A week later, little messages began to appear in the upper right hand portion of my computer screen from our churches “chat,”(not a Dana Carvey-type “church chat,” but Presbyterian). And being Presbyterian, I always think back to Burt Lancaster’s portrayal of Elmer Gantry (in the movie of the same name) when he made the statement, “Even the horizontal, perpendicular Presbyterians.”
These messages appeared and went on the screen sort of like the little “orbs” of likes or hearts which appear whenever there’s a live Facebook appearance at Mount Vernon of George Washington (or his “helper,” except that George was real, as opposed to the man from the North Pole aided by “stand-ins.”)

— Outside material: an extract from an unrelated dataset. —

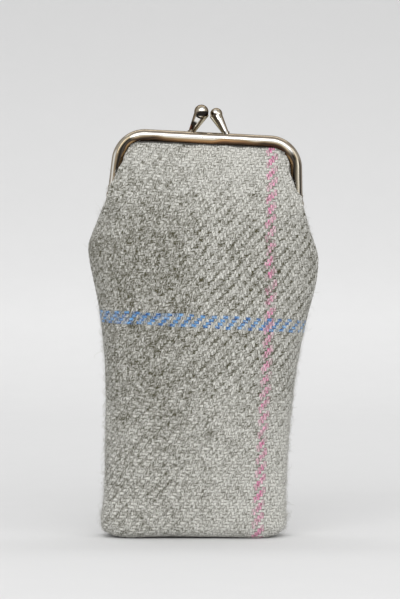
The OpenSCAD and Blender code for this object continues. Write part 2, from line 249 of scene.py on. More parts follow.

The messages appearing on my screen had nothing to do with Virginia or Revolutionary War history, but the history and life of that gentleman I had just seen join our church the week before. He had just passed away, and judging by the messages, his life had been a rich one of service by both his profession as a physician, as well as all his other dealings with his fellow man.
Scores of members of our church family were already speaking of what food items they would bring to the family’s home for a “bereavement meal” following the memorial service.
When the time came for the service, the church was as packed as it had been at the Christmas Eve service.
I was amazed at the great number in attendance, as the gentleman had just joined our church only about a week before. Even calling myself “getting there early,” I had to park a block away. But then, his daughter and her physician husband had been members there for many, many years. But even so, it was his funeral, not hers.
I know the parishioners were there to support the deceased gentleman’s daughter and husband; but I just couldn’t shake the wonderful feeling that having been a member of that church for only a week, he was entitled to all of the benefits and Sacraments that come with it (although I knew he had already been a Christian, and member of a previous church). He received all that was due.
In my social worker days, our director, Mr. Robert Gribble reminded workers to be as precise as possible in determining the client’s eligibility; for income a dollar over the limit meant they received nothing, whereas a dollar below it meant they received everything due them.
But in matters of faith, “making of application” only means “professing.”
I reflected on my insurance policy, in which the funeral is covered after five years of monthly deductions. I’ve had it 10 years, so I’m covered (and when the time comes, I’ll be “covered” too).
When insurance-comparison shopping, the Church’s “benefits” are unmatched. There’s no “waiting period,” except something we’re already doing (life); and the “policy maturation” can’t be beat!